* Task to complete
Send back all the data below, exactly as given.

* Data excerpt
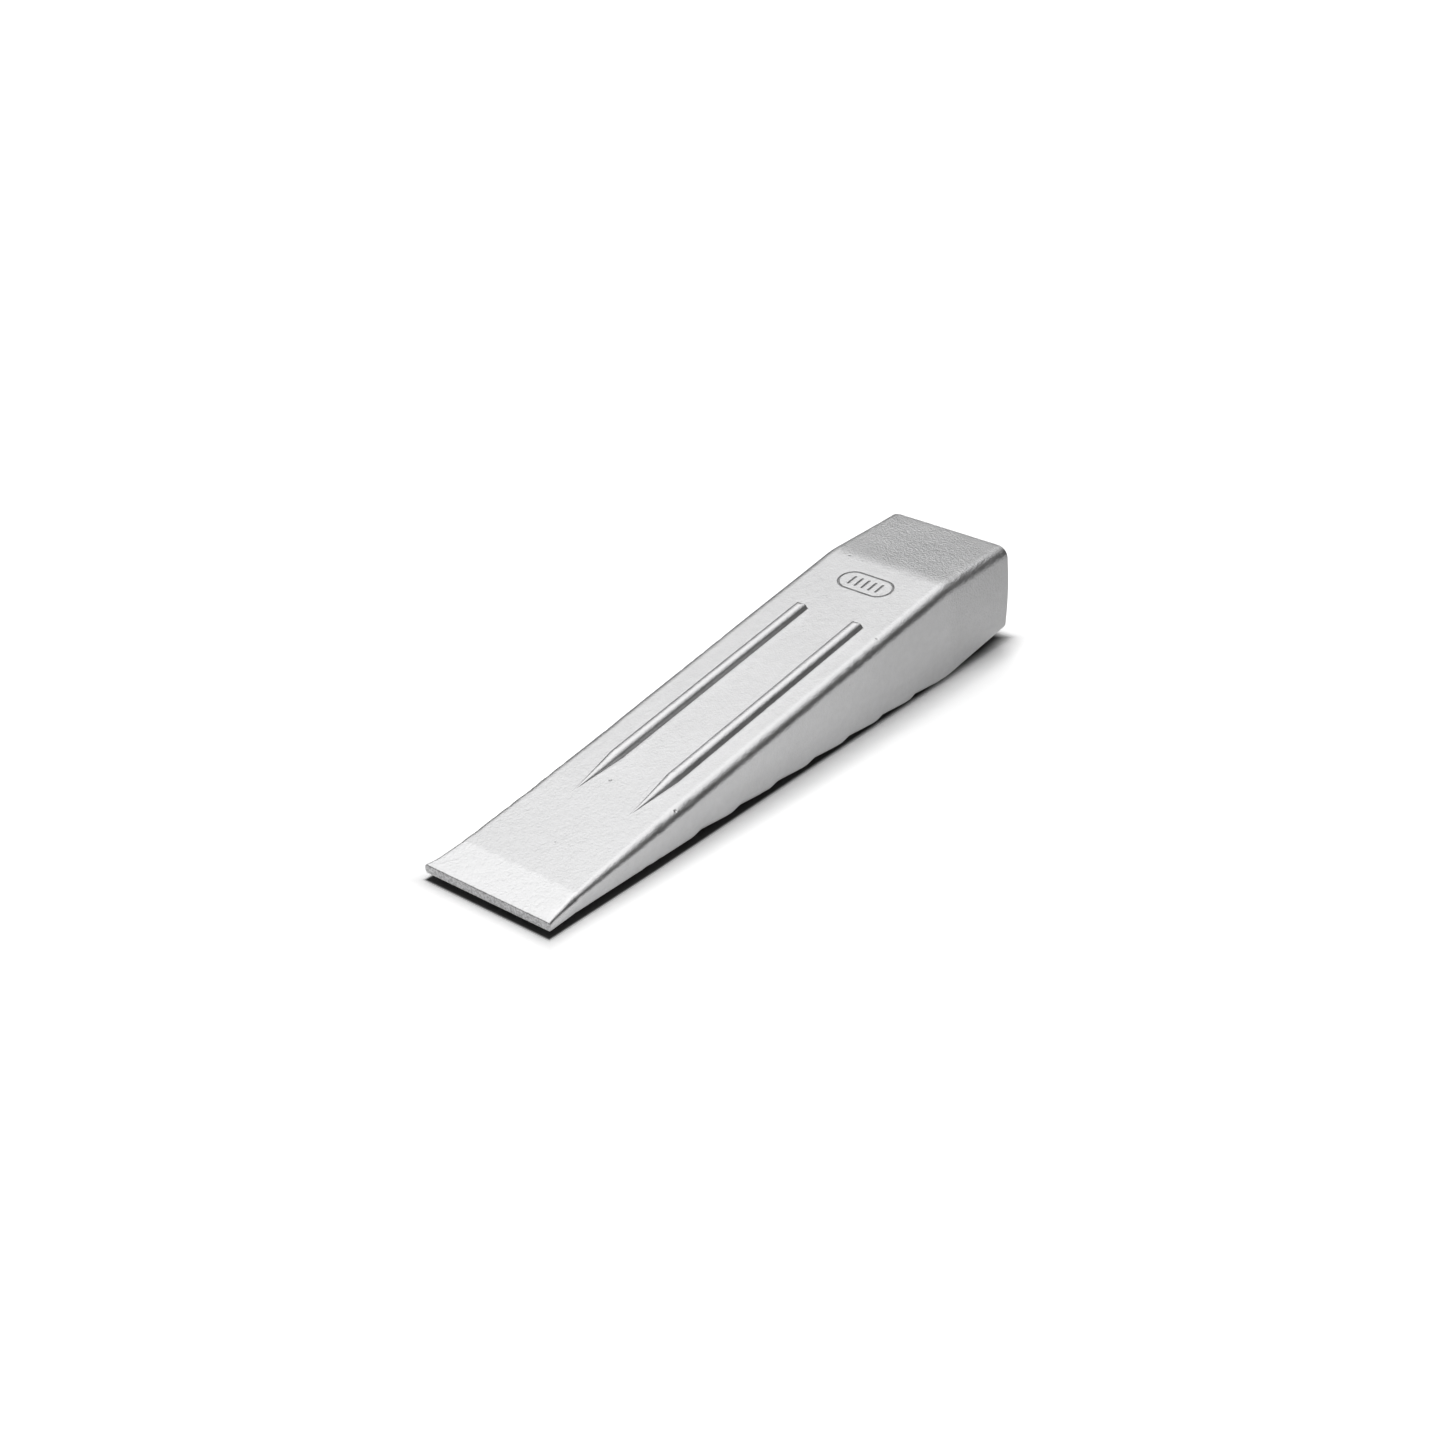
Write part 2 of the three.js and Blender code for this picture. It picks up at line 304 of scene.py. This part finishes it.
def stations():
    """Where the sections stand along u, close together where the surface turns."""
    spans = [
        (TIP_EDGE_RADIUS, 13, 1.2), (13, 18, 0.4), (18, RIB_POINT, 1.5), (RIB_POINT, RIB_FULL, 0.6),
        (RIB_FULL, 182, 0.7), (182, 184, 0.14), (184, 200, 0.8), (200, 214, 0.2), (214, 218, 0.7),
        (218, 226, 0.5), (226, LENGTH - STRIKE_EDGE_RADIUS, 2),
    ]
    u = [np.linspace(a, b, max(2, round((b - a) / step) + 1))[:-1] for a, b, step in spans]
    return np.concatenate(u)


def all_rows():
    """Every section's u, and how far it is drawn in at the tip's and the strike face's rounded edges."""
    nose = np.linspace(0, math.pi / 2, NOSE_STEPS + 1)[:-1]
    strike = np.linspace(0, math.pi / 2, STRIKE_STEPS + 1)
    body = stations()
    u = np.concatenate([
        TIP_EDGE_RADIUS * (1 - np.cos(nose)),
        body,
        LENGTH - STRIKE_EDGE_RADIUS * (1 - np.sin(strike)),
    ])
    inset = np.concatenate([
        TIP_EDGE_RADIUS * (1 - np.sin(nose)),
        np.zeros(len(body)),
        STRIKE_EDGE_RADIUS * (1 - np.cos(strike)),
    ])
    return u, inset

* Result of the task
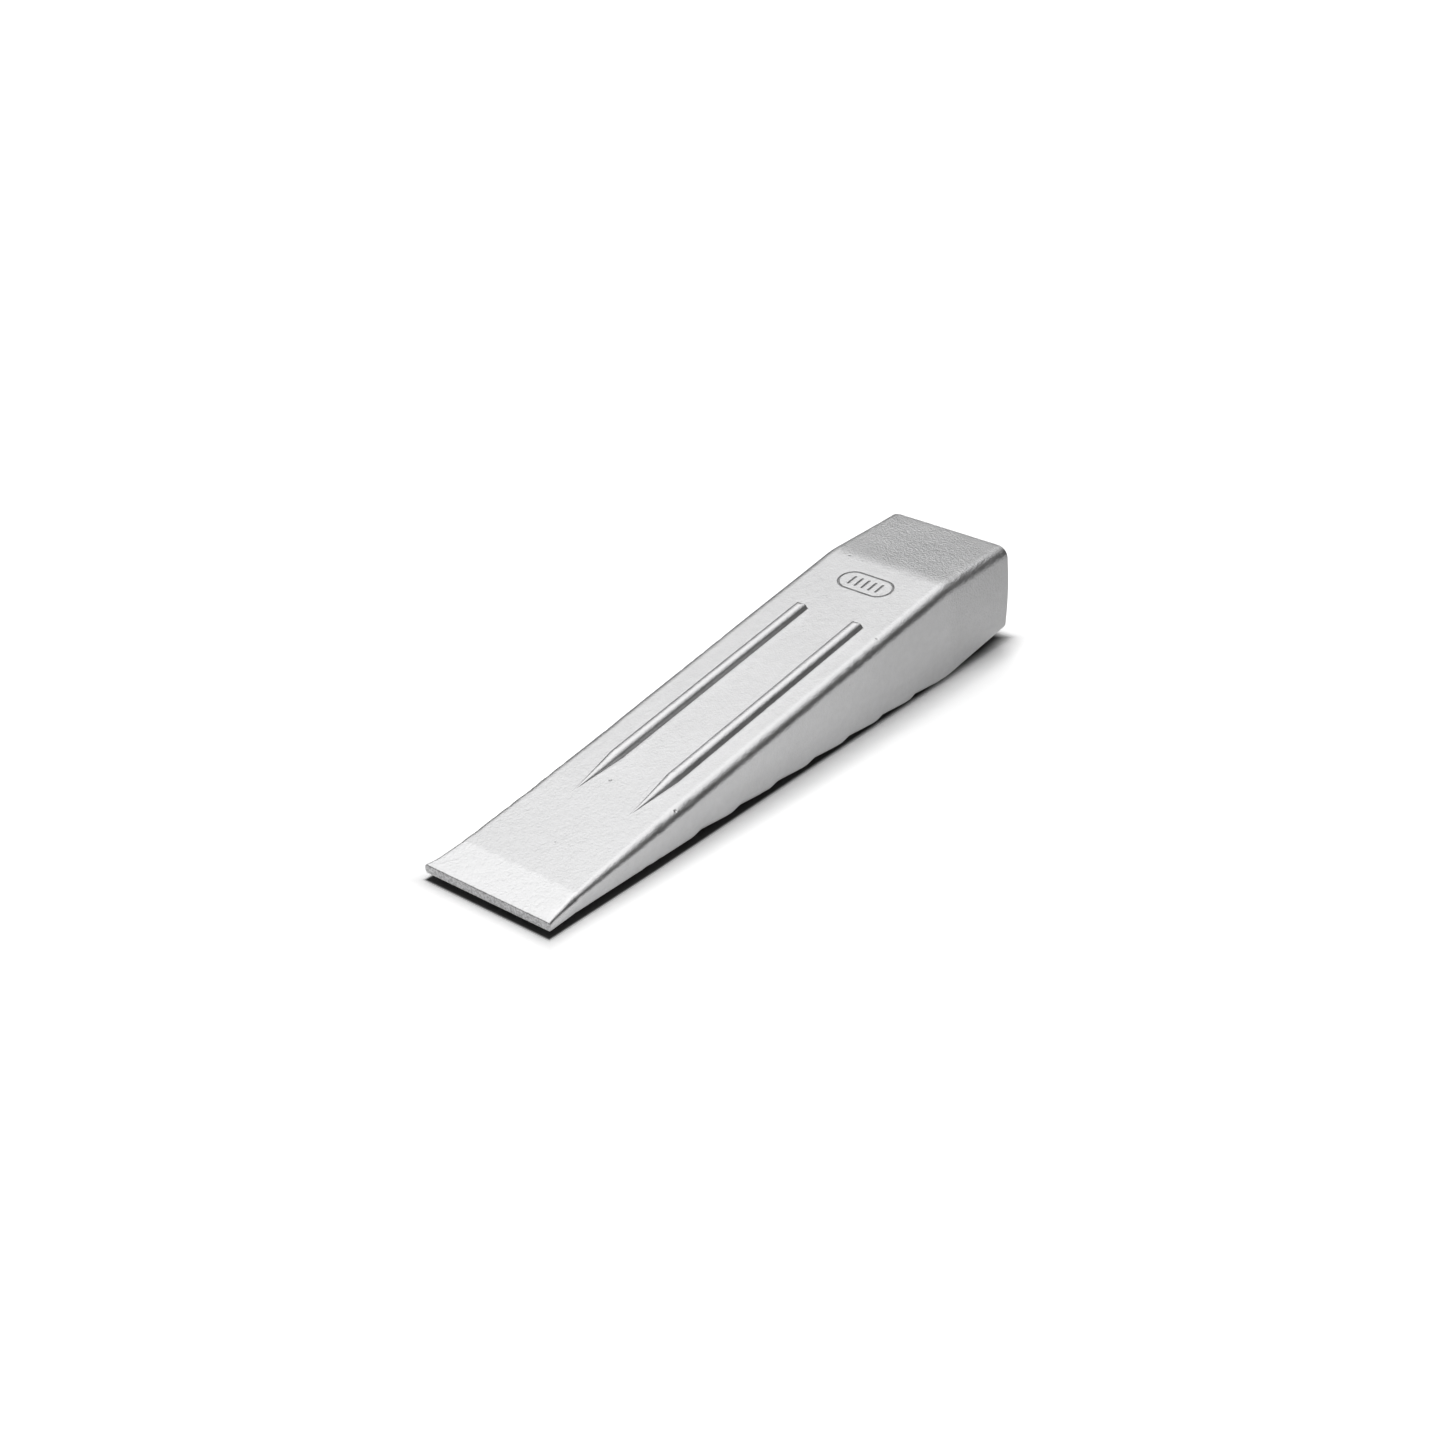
Write part 2 of the three.js and Blender code for this picture. It picks up at line 304 of scene.py. This part finishes it.
def stations():
    """Where the sections stand along u, close together where the surface turns."""
    spans = [
        (TIP_EDGE_RADIUS, 13, 1.2), (13, 18, 0.4), (18, RIB_POINT, 1.5), (RIB_POINT, RIB_FULL, 0.6),
        (RIB_FULL, 182, 0.7), (182, 184, 0.14), (184, 200, 0.8), (200, 214, 0.2), (214, 218, 0.7),
        (218, 226, 0.5), (226, LENGTH - STRIKE_EDGE_RADIUS, 2),
    ]
    u = [np.linspace(a, b, max(2, round((b - a) / step) + 1))[:-1] for a, b, step in spans]
    return np.concatenate(u)


def all_rows():
    """Every section's u, and how far it is drawn in at the tip's and the strike face's rounded edges."""
    nose = np.linspace(0, math.pi / 2, NOSE_STEPS + 1)[:-1]
    strike = np.linspace(0, math.pi / 2, STRIKE_STEPS + 1)
    body = stations()
    u = np.concatenate([
        TIP_EDGE_RADIUS * (1 - np.cos(nose)),
        body,
        LENGTH - STRIKE_EDGE_RADIUS * (1 - np.sin(strike)),
    ])
    inset = np.concatenate([
        TIP_EDGE_RADIUS * (1 - np.sin(nose)),
        np.zeros(len(body)),
        STRIKE_EDGE_RADIUS * (1 - np.cos(strike)),
    ])
    return u, inset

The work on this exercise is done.